Herr Pfarrer Ackermann, während Ihres Dienstes haben Sie 32 Erstsemester-Generationen begleitet. Was waren Ihre zentralen pastoralen Anliegen?

Pfarrer Ackermann: Es hat mir sehr viel Freude gemacht, Studierende auf der Suche nach dem persönlichen Lebensweg zu begleiten. Dabei war das Zuhören wichtig. Das immer wieder Mut machen, aus der Kraft des Glaubens zu leben und zu zeigen, dass Glaube real ist. Natürlich ging es ebenso um Beratung in lebenspraktischen Fragen wie Wohnungs- oder Jobsuche, Freundschaften usw.

Bei Ihrer Verabschiedung nannten Sie „Fürchte dich nicht; ich habe dich bei deinem Namen gerufen“ als Leitfaden für Ihr Wirken. Haben diese Worte heute überhaupt noch eine Bedeutung für uns?
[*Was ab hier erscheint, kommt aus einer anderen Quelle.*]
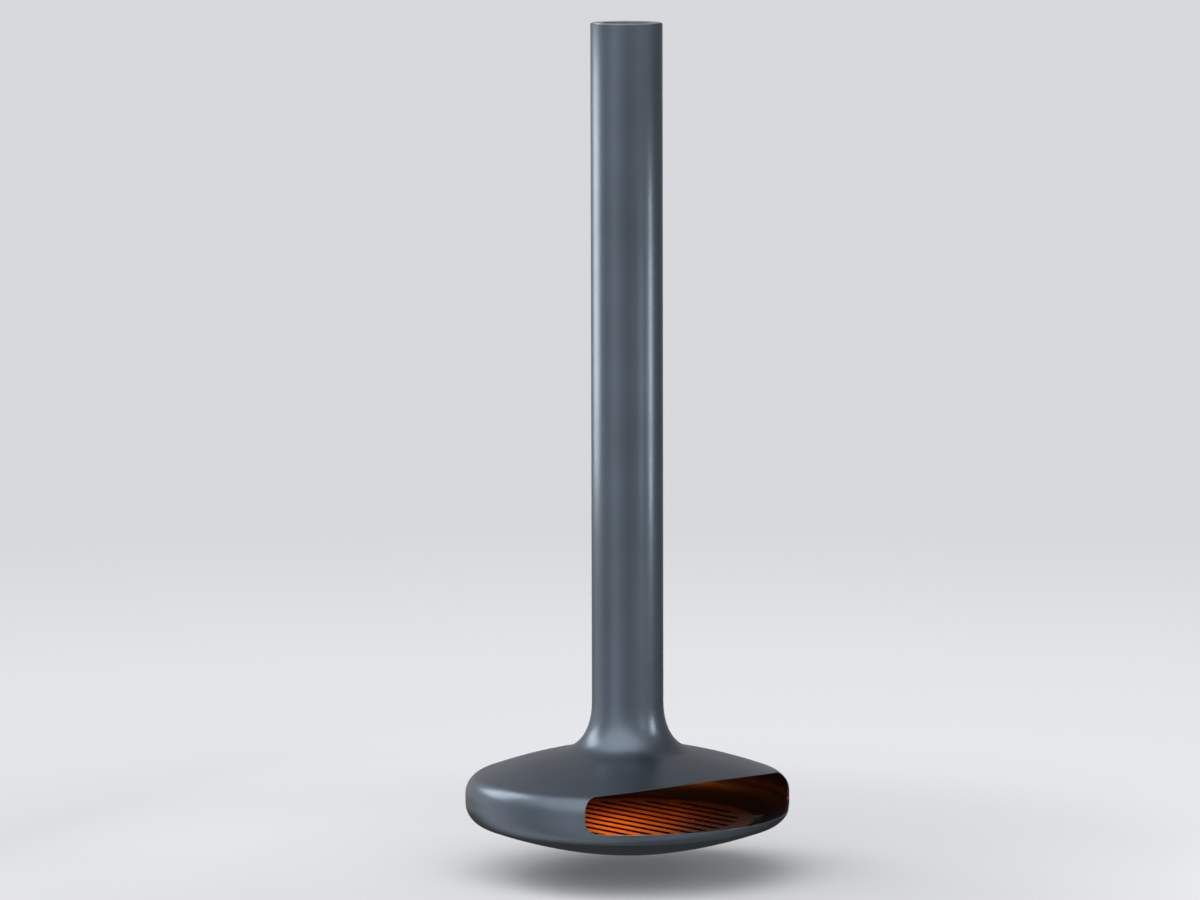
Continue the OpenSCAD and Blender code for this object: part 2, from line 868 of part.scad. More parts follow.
ceiling_plate();
outlet_socket();
rope_seal();
drop_tube();
bearing_seat();
seat_screws();
bearing_balls();
ball_cage();
guide_ring();
turning_ring();
flue_liner();
spacer_rings();
flue_sleeve();
coupling_collar();
throat_ring();
throat_gussets();
damper_bushes();
hood_shell();
bowl_shell();
rim_backing_ring();
mouth_frame();
support_ring();
support_brackets();
damper_flap();
damper_spindle();
rod_pin();
damper_rod();
damper_knob();
ash_pan();
pan_handles();
hearth_plate();
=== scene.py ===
"""Looks of a suspended fireplace: painted shells, lined mouth, lit hearth plate, lights and camera."""
import json
import math

import bpy
import numpy as np
from mathutils import Matrix, Vector


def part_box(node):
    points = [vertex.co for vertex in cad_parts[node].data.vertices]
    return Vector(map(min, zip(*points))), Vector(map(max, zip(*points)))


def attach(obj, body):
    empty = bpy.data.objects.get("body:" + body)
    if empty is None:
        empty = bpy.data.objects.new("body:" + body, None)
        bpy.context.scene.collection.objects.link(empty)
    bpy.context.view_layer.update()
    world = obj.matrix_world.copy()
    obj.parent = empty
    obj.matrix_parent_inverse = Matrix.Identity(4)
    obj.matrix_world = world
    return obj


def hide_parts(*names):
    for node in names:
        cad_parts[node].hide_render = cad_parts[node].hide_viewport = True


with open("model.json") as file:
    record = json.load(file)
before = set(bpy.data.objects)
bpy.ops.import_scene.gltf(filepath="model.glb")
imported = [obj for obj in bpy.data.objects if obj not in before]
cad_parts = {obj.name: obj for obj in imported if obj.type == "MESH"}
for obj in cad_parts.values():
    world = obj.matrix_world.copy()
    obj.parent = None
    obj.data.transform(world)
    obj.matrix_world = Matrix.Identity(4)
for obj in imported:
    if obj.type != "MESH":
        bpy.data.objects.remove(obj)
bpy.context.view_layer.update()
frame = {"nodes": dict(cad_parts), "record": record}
scene = bpy.context.scene

# Sizes of the hearth, in metres, as the solids have them
RIM_R = 0.625
BAND_H = 0.034
SHELL_T = 0.004
HOOD_EDGE_R = 0.080
HOOD_EDGE_SLOPE = math.radians(20.2)
HOOD_NECK_SLOPE = math.radians(11.5)
BOWL_EDGE_R = 0.086
BOWL_EDGE_SLOPE = math.radians(20.4)
BOWL_BASE_SLOPE = math.radians(10.4)
BASE_R = 0.2355
SLEEVE_R = 0.1375
SLEEVE_T = 0.002
FLARE_R = 0.259
FLARE_H = 0.194
FLARE_RUN_SHARE = 0.672
FLARE_RISE_SHARE = 0.557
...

Pfarrer Ackermann: Für mich hat diese Bibelstelle heute noch Bedeutung. Es gibt viele Momente, die Ängste in uns auslösen. Menschen, die uns vereinnahmen, bewerten, belehren, uns Vorschriften machen. Das Prophetenwort bestärkt, dem eigenen Weg zu folgen und Mut und Vertrauen aus dem Glauben zu schöpfen.

In den vergangenen 16 Jahren haben Sie eine Anzahl von sichtbaren Projekten initiiert. Bitte erzählen Sie unseren Leserinnen und Lesern darüber.

Pfarrer Ackermann: Da war zunächst die Renovierung der Kirche im Jahr 2015. Auf dem Weg dorthin haben wir Stolpersteine mit Worten wie „Spüren, Suchen, Lieben“ verlegt. Der Bodenbelag des Vorplatzes ist derselbe wie auf dem Fußboden der Kirche selbst: Im Ort des Heiligen ist die Welt. Die Einrichtung der ESG-Bar hat sich als guter Treffpunkt etabliert. Sie ist ein Ort der Begegnung unabhängig von Religion und Weltanschauung. Nach Corona findet dort regelmäßig wieder live-Musik statt, was der Zusammenarbeit mit der der Musikhochschule und dem Kulturcafé zu verdanken ist. Sehr gerne erinnere ich mich auch an die Aktionswoche „Flucht. Neue Wege gehen“ (2014) und an das Fastenbrechen (2019) mit einer Gruppe von 50 Muslimen und Christen.

Ihr Blick galt auch ausländischen Studierenden in Mainz. Wie konnten Sie helfen?

Pfarrer Ackermann: Hier handelt es sich um Beratungsgespräche für internationale Studierende in Mainz, die in Not geraten sind. Es geht vor allem um finanzielle Unterstützung, unabhängig von der Konfession. Im Gegenzug haben die Unterstützen ihr Heimatland vorgestellt und uns manchmal bekocht.

Während Ihrer Amtszeit haben Sie sehr intensiv mit der benachbarten Katholischen Hochschulgemeinde (KHG) zusammengearbeitet. Eine Chance für mehr ökumenischen Dialog in der Zukunft?

Pfarrer Ackermann: Auf jeden Fall! Ohne Ökumene geht es nicht. Ökumene ist die Gegenwart und die Zukunft. Christen treten gemeinsam auf. ESG und KHG führen viele gemeinsame Veranstaltungen durch. Beide haben z. B. ein „Wellcome Bike“ erworben, mit dem sie auf dem Unigelände auftreten und bei Kaffee und Süßigkeiten ins Gespräch kommen.

Jetzt im Ruhestand angekommen, worauf freuen Sie sich am meisten?

Pfarrer Ackermann: Ich freue mich auf die Möglichkeit, meinen Tagesablauf nach eigenen Vorstellungen strukturieren zu können. Auch Gottesdienste werde ich weiterhin ehrenamtlich halten. Das gehört zu mir. Auch für meine theologisch-wissenschaftlichen Studien steht mir jetzt mehr Zeit zur Verfügung. Und auf jeden Fall möchte ich mich regelmäßiger um meine Enkel kümmern und Reisen unternehmen.